Provided data.
--- START ---

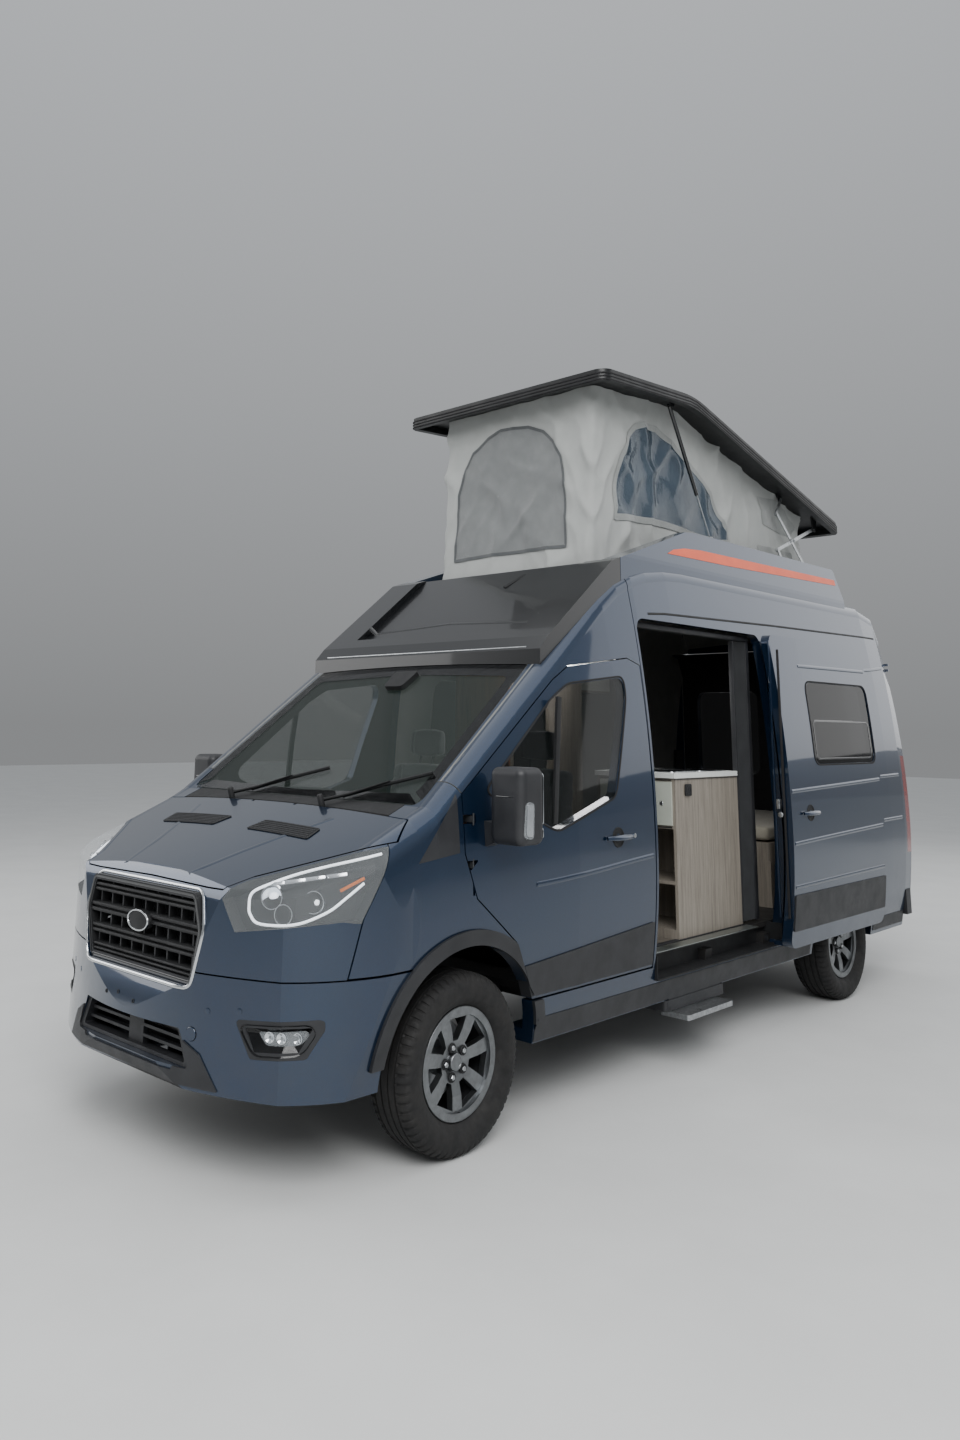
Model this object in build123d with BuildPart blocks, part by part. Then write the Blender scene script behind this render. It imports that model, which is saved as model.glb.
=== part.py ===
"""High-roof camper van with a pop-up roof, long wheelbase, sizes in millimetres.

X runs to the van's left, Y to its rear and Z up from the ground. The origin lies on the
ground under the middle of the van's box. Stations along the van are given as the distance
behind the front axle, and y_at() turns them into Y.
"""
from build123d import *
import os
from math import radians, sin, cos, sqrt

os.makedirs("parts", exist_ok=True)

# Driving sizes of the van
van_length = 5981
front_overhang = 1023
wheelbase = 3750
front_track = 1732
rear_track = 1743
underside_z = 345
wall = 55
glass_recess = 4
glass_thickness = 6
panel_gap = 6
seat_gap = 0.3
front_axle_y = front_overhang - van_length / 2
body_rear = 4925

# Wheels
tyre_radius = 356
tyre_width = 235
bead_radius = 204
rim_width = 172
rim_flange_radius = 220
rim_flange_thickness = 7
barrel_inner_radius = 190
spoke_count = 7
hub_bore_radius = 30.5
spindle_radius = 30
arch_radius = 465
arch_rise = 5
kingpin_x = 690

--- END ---

Challenge.
Set down the material above again, word for word.

Solution.
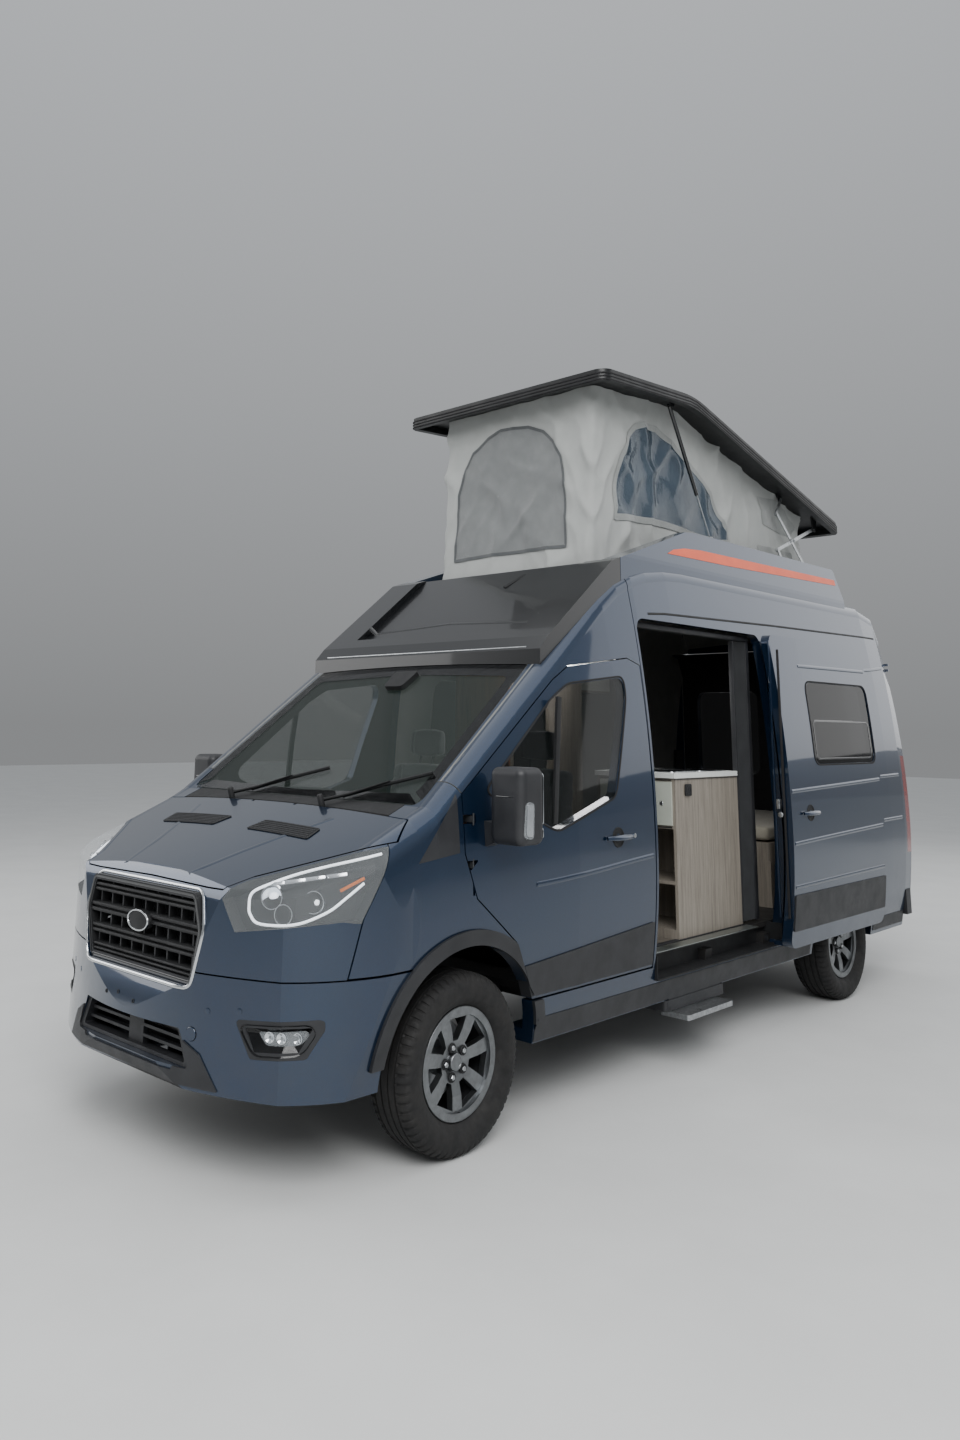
Model this object in build123d with BuildPart blocks, part by part. Then write the Blender scene script behind this render. It imports that model, which is saved as model.glb.
=== part.py ===
"""High-roof camper van with a pop-up roof, long wheelbase, sizes in millimetres.

X runs to the van's left, Y to its rear and Z up from the ground. The origin lies on the
ground under the middle of the van's box. Stations along the van are given as the distance
behind the front axle, and y_at() turns them into Y.
"""
from build123d import *
import os
from math import radians, sin, cos, sqrt

os.makedirs("parts", exist_ok=True)

# Driving sizes of the van
van_length = 5981
front_overhang = 1023
wheelbase = 3750
front_track = 1732
rear_track = 1743
underside_z = 345
wall = 55
glass_recess = 4
glass_thickness = 6
panel_gap = 6
seat_gap = 0.3
front_axle_y = front_overhang - van_length / 2
body_rear = 4925

# Wheels
tyre_radius = 356
tyre_width = 235
bead_radius = 204
rim_width = 172
rim_flange_radius = 220
rim_flange_thickness = 7
barrel_inner_radius = 190
spoke_count = 7
hub_bore_radius = 30.5
spindle_radius = 30
arch_radius = 465
arch_rise = 5
kingpin_x = 690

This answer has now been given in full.